Un arrêt de la Cour de cassation surinterprété ?
Le 17 septembre 2020, la Cour de cassation de Belgique, sous sollicitation des services fiscaux belges, a fait exploser l’accord de 2009. En effet, elle a considéré qu’il « résulte clairement de ces termes que les autorités belges et françaises considèrent que, dans l’esprit de la convention, la disposition de l’article 10, § 3, n’est pas applicable lorsque le contribuable possède la nationalité des deux États contractants et qu’elles admettent que telle a été leur interprétation antérieure ».
La Cour va donc confirmer sa propre interprétation en indiquant dans son arrêt que « l’accord pris en exécution de l’article 24 de cette convention et publié au Moniteur belge du 9 novembre 2009 est dépourvu de force obligatoire et que les tribunaux ne peuvent l’appliquer. » Le tribunal laisse donc le champ libre à l’imposition en Belgique. Ce que font donc les services fiscaux !
C’est ainsi que ces fonctionnaires franco-belges ont reçu un avis d’imposition belge (salé, l’imposition en Belgique, malgré le mythe présent en France, est bien plus élevée que dans l’hexagone) en plus de celui émis par la France qui n’a pas été avertie de la décision belge.

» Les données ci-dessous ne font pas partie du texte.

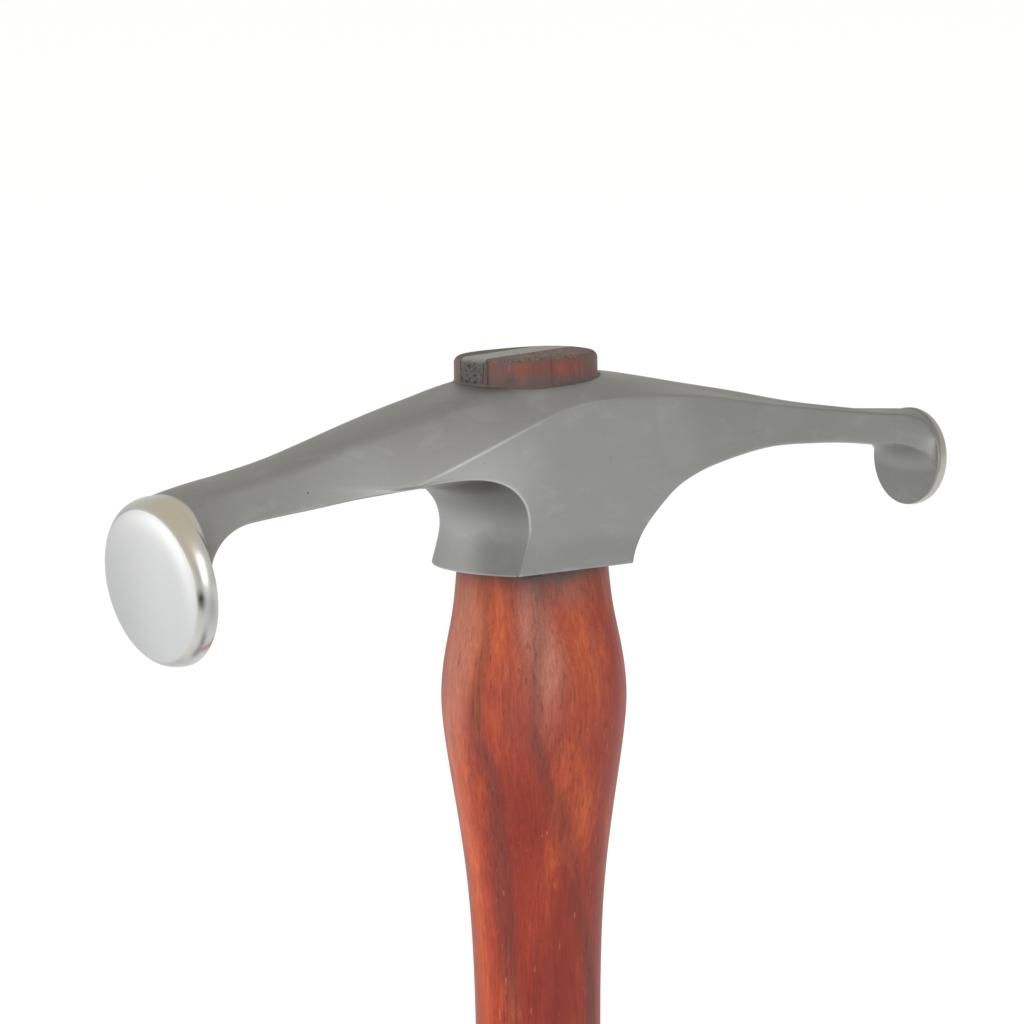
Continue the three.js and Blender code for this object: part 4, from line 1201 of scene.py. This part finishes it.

Mobilisation chez les Français de Belgique
Evidemment, après avoir encaissé le choc, les Franco-Belges se sont mobilisés. Dans leur malheur, ils ont la chance d’avoir un groupe Facebook dédié à la fiscalité des expatriés, bien structuré et piloté par 3 Français de Belgique : Julien Kounowski, Pierre-Antoine Mathieu et Nicolas Mariage, totalement engagés.
Ces derniers appellent les autorités belges à faire preuve de compréhension et à suspendre le recouvrement de l’impôt belge, le temps que les deux autorités fiscales, française et belge, s’accordent. Il parait difficile au cœur de l’Europe de laisser prospérer une situation de double imposition avec comme effet « jusqu’à + de 50% d’imposition sur leur revenu français au final » comme l’indique le groupe.
Une mobilisation qui est aussi relayée par le monde politique. On aurait pu attendre le député du Benelux Pieyre-Alexandre Anglade (LREM) sur ce sujet, mais non le salut est venu de l’élue socialiste de la circonscription consulaire, Cécilia Gondard. Elle est aussi élue à l’Assemblée des Français de l’étranger et participe aux travaux de la cellule « Fiscalité » de l’instance.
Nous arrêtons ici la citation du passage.